Sekiz yaşındaki küçücük masum bir çocuğu (kız ya da erkek fark etmez) öldürenlerin ortaya çıkmaması için nasıl motive, nasıl organize olabilirler?
Narin cinayetini örtbas edilmesi ahlaksızlık, kötücüllük.
***
Elbette ki Nevzat Bahtiyar’ın, küçük çocuk, büyük insan fark etmez, katledilen bir insan cesedini dere kenarına bıraktıktan sonra hiçbir şey olmamış gibi abdestini alıp namaz kılması detayı insanın kanını donduruyor.
Ama bu insan müsveddesinin üzerinden İslam dinine saldırılması kabul edilebilir bir durum değil.
Özellikle dindar siyasetçilerin muhasebe etmesi gereken bir husustur, namaz ibadeti.
Namaz kılmak sıradan bir ibadet değildir, insanları günahlardan, kötülüklerden alıkoyacak olan bir manevi kalkandır. Cenab-ı Hak, Ankebût sûresinin 45. ayetinde namaz ibadetiyle ilgili ‘Şüphesiz ki namaz sizi hayasızlıklardan, kötülüklerden alıkoyar’ diye buyuruyor.
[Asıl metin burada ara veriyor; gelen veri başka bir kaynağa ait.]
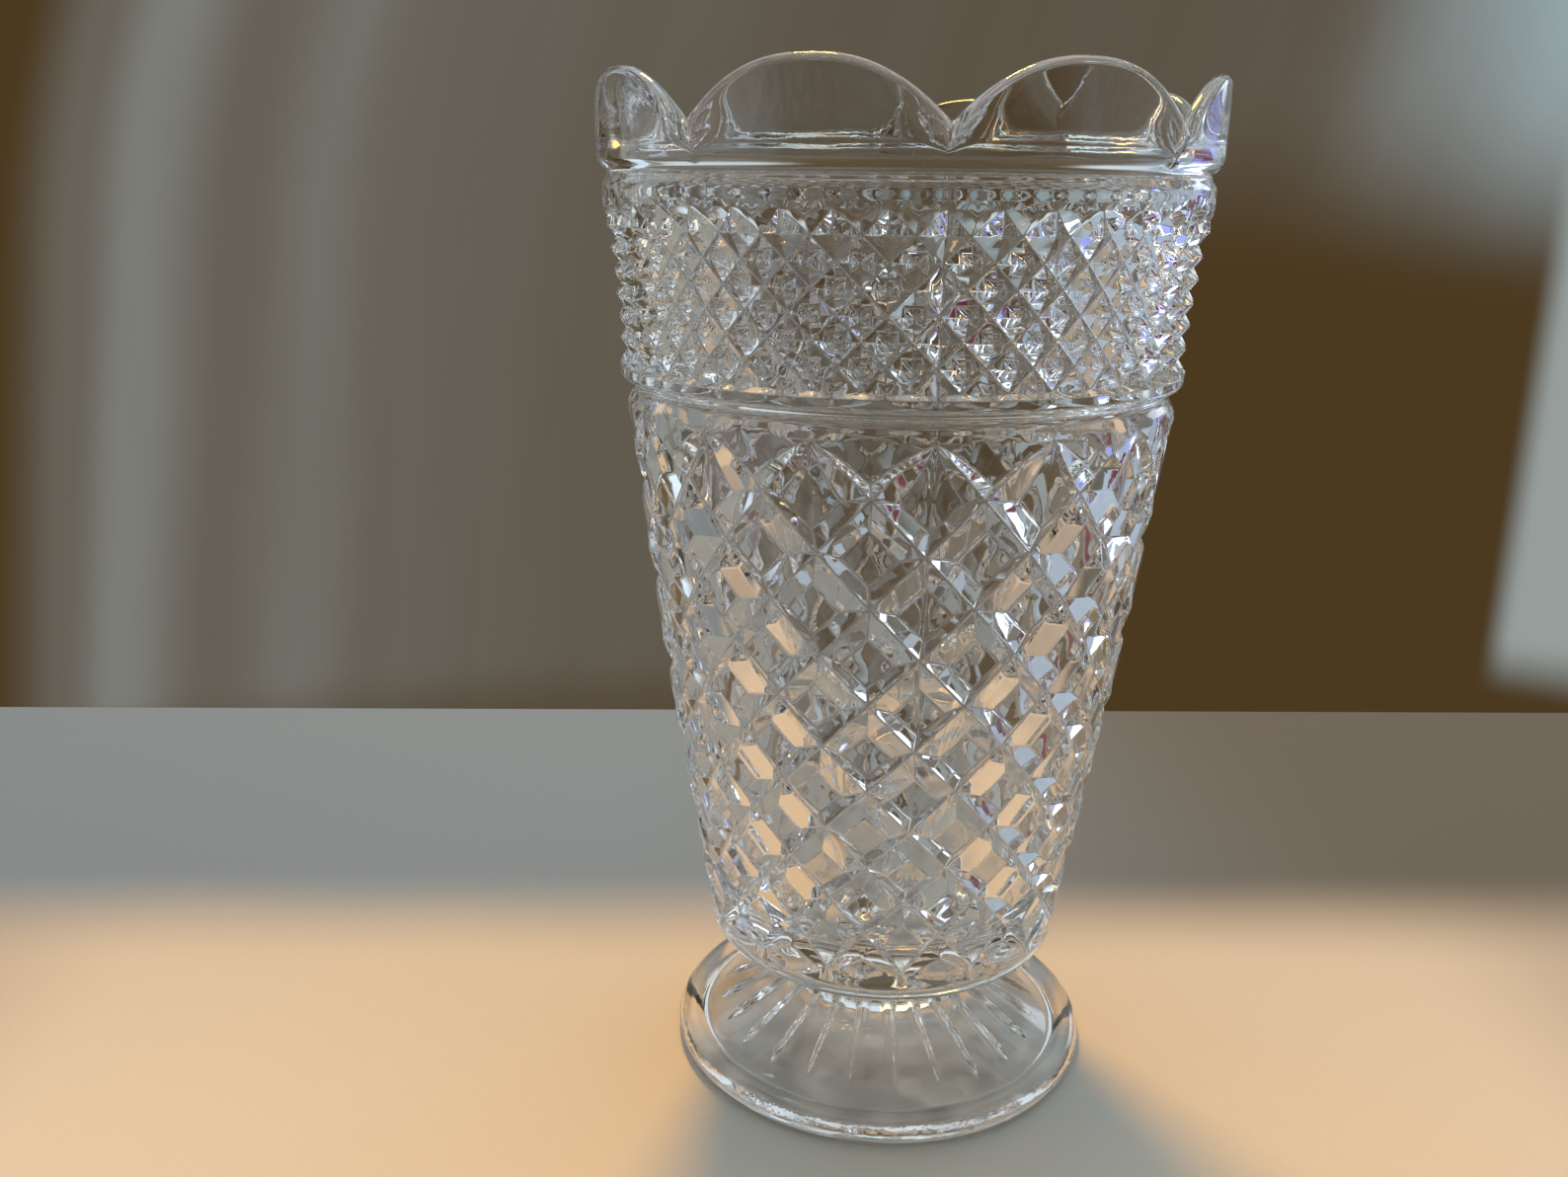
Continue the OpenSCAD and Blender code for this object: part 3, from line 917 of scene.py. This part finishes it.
def make_world():
    """Soft studio surroundings, by direction: a cloth behind, a window right."""
    world = bpy.data.worlds.new("studio")
    bpy.context.scene.world = world
    nodes = Nodes(world)
    direction = nodes.add("ShaderNodeTexCoord").outputs["Generated"]
    axes = nodes.add("ShaderNodeSeparateXYZ")
    nodes.join(direction, axes.inputs[0])
    x, y, z = axes.outputs
    degrees = 180 / math.pi
    turn = nodes.math("MULTIPLY", nodes.math("ARCTAN2", x, y), degrees)
    rise = nodes.math("MULTIPLY", nodes.math("ARCSINE", z), degrees)

    def patch(colour, turns, rises, soft, tint):
        share = nodes.math("MULTIPLY", nodes.span(turn, *turns, soft),
                           nodes.span(rise, *rises, soft))
        return nodes.mix(share, colour, tint)

    # the room: dim behind the camera, lighter walls, a bright ceiling at the back
    colour = patch(srgb(66, 54, 40), (-112, -34), (-40, 46), 5, srgb(150, 149, 140))
    colour = patch(colour, (34, 126), (-40, 46), 5, srgb(172, 186, 198))
    colour = patch(colour, (-56, -38), (12, 40), 3, (0.85, 1.05, 1.25, 1))
    colour = patch(colour, (-64, 66), (28, 82), 5, (0.74, 0.84, 0.88, 1))
    colour = nodes.mix(nodes.step(rise, 58, 68), colour, (0.75, 0.90, 0.86, 1))

    cloth = hanging_cloth(nodes, turn, rise)
    shown = nodes.math("MULTIPLY", nodes.span(turn, -38, 38, 3), nodes.step(rise, 30, 24))
    colour = nodes.mix(shown, colour, cloth)
    colour = patch(colour, (-2, 22), (18, 32), 3, srgb(84, 72, 50))

    # the window on the right, and small dark and coloured things beside it
    colour = patch(colour, (62, 90), (-12, 22), 3, srgb(170, 188, 206))
    colour = patch(colour, (41, 58), (4, 18), 1.5, (2.5, 2.9, 3.3, 1))
    colour = patch(colour, (47, 60), (-1, 6), 1.0, (0.42, 0.50, 1.4, 1))
    colour = patch(colour, (43, 60), (-13, -1), 1.0, (0.15, 0.008, 0.018, 1))
    colour = patch(colour, (-58, -52), (1, 7), 1.5, (0.02, 0.015, 0.01, 1))
    background = nodes.add("ShaderNodeBackground")
    nodes.join(colour, background.inputs["Color"])
    output = nodes.add("ShaderNodeOutputWorld")
    nodes.join(background.outputs[0], output.inputs["Surface"])


# the lamp: metres and watts
LAMP_SIZE = 0.28
LAMP_POWER = 15.0
LAMP_COLOUR = (1.0, 0.46, 0.04)
LAMP_PLACE = (-0.09, 0.74, 1.30)


def make_lights():
    """One soft warm light high behind the vase, slightly to the left."""
    light = bpy.data.lights.new("warm_softbox", "AREA")
    light.shape = "DISK"
    light.size = LAMP_SIZE
    light.energy = LAMP_POWER
    light.color = LAMP_COLOUR
    lamp = bpy.data.objects.new("warm_softbox", light)
    bpy.context.scene.collection.objects.link(lamp)
    place = Matrix.Translation(LAMP_PLACE)
    aim = -place.translation
    lamp.matrix_world = place @ aim.to_track_quat("-Z", "Y").to_matrix().to_4x4()


# where the camera stands (degrees round the vase, metres) and how it is turned
CAMERA_AROUND = -6.89
CAMERA_DISTANCE = 0.3683
CAMERA_HEIGHT = 0.2415
CAMERA_HEADING = 2.28
CAMERA_DOWN = 16.09
CAMERA_ROLL = 0.64
CAMERA_LENS = 31.67


def make_camera():
    camera = bpy.data.cameras.new("camera")
    camera.lens = CAMERA_LENS
    camera.sensor_width = 36
    holder = bpy.data.objects.new("camera", camera)
    bpy.context.scene.collection.objects.link(holder)
    around, heading, down, roll = (math.radians(a) for a in (
        CAMERA_AROUND, CAMERA_HEADING, CAMERA_DOWN, CAMERA_ROLL))
    place = (CAMERA_DISTANCE * math.sin(around), -CAMERA_DISTANCE * math.cos(around),
             CAMERA_HEIGHT)
    holder.matrix_world = (Matrix.Translation(place) @ Matrix.Rotation(-heading, 4, "Z")
                           @ Matrix.Rotation(math.pi / 2 - down, 4, "X")
                           @ Matrix.Rotation(roll, 4, "Z"))
    bpy.context.scene.camera = holder


def set_look():
    scene = bpy.context.scene
    scene.view_settings.view_transform = "Standard"
    scene.cycles.use_denoising = True
    scene.cycles.max_bounces = 24
    scene.cycles.transmission_bounces = 24
    scene.cycles.glossy_bounces = 12
    scene.cycles.transparent_max_bounces = 24
    scene.cycles.sample_clamp_indirect = 6


make_camera()
make_table()
make_world()
make_lights()
set_look()
glass = [glass_material(), joint_material()]
for make, node in ((make_bowl, "bowl"), (make_stem, "stem"), (make_foot, "foot")):
    piece = make(glass)
    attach(piece, "root")
    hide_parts(node)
Ayet, namaz kılan bir insan zulüm yapamaz, adaletsizlik yapamaz, namaz adaletsizlik isteğinin önünde kalkan oluşturur, zulüm yapma duygusunun önünde kalkan olur diyor. Ayet, namaz kılan bir insan haksız kazanç sağlayamaz, namaz haksız kazancın önünde kalkan oluşturmalı diyor.
Kişinin kıldığı namaz yalan konuşmasını, başkasına iftira atmasını engellemeli diyor ayet.
Yunus ne demişti? ‘Bir kez gönül yıktın ise / Bu kıldığın namaz değil.’
Nevzat Bahtiyar’ın ‘namaz’ detayından yola çıkarak, ülkemizdeki oluşan sosyolojiyi, dindar siyasetçilerin 22 yıldır yönettiği ülkede ortaya çıkan adaletsizlik, eşitsizlik, hukuksuzluk gerçeğini konuşabiliriz, tartışabiliriz elbette.
Tartışmalıyız da…
Nevzat Bahtiyar’ın kıldığı namaz, katledilen sekiz yaşındaki bir çocuğun cesedinin örtbas etmesini engellememiş. Kıldığı namaz spordan öteye geçmediği muhakkak. Ama ülkenin durumundan bir farkı var mı?”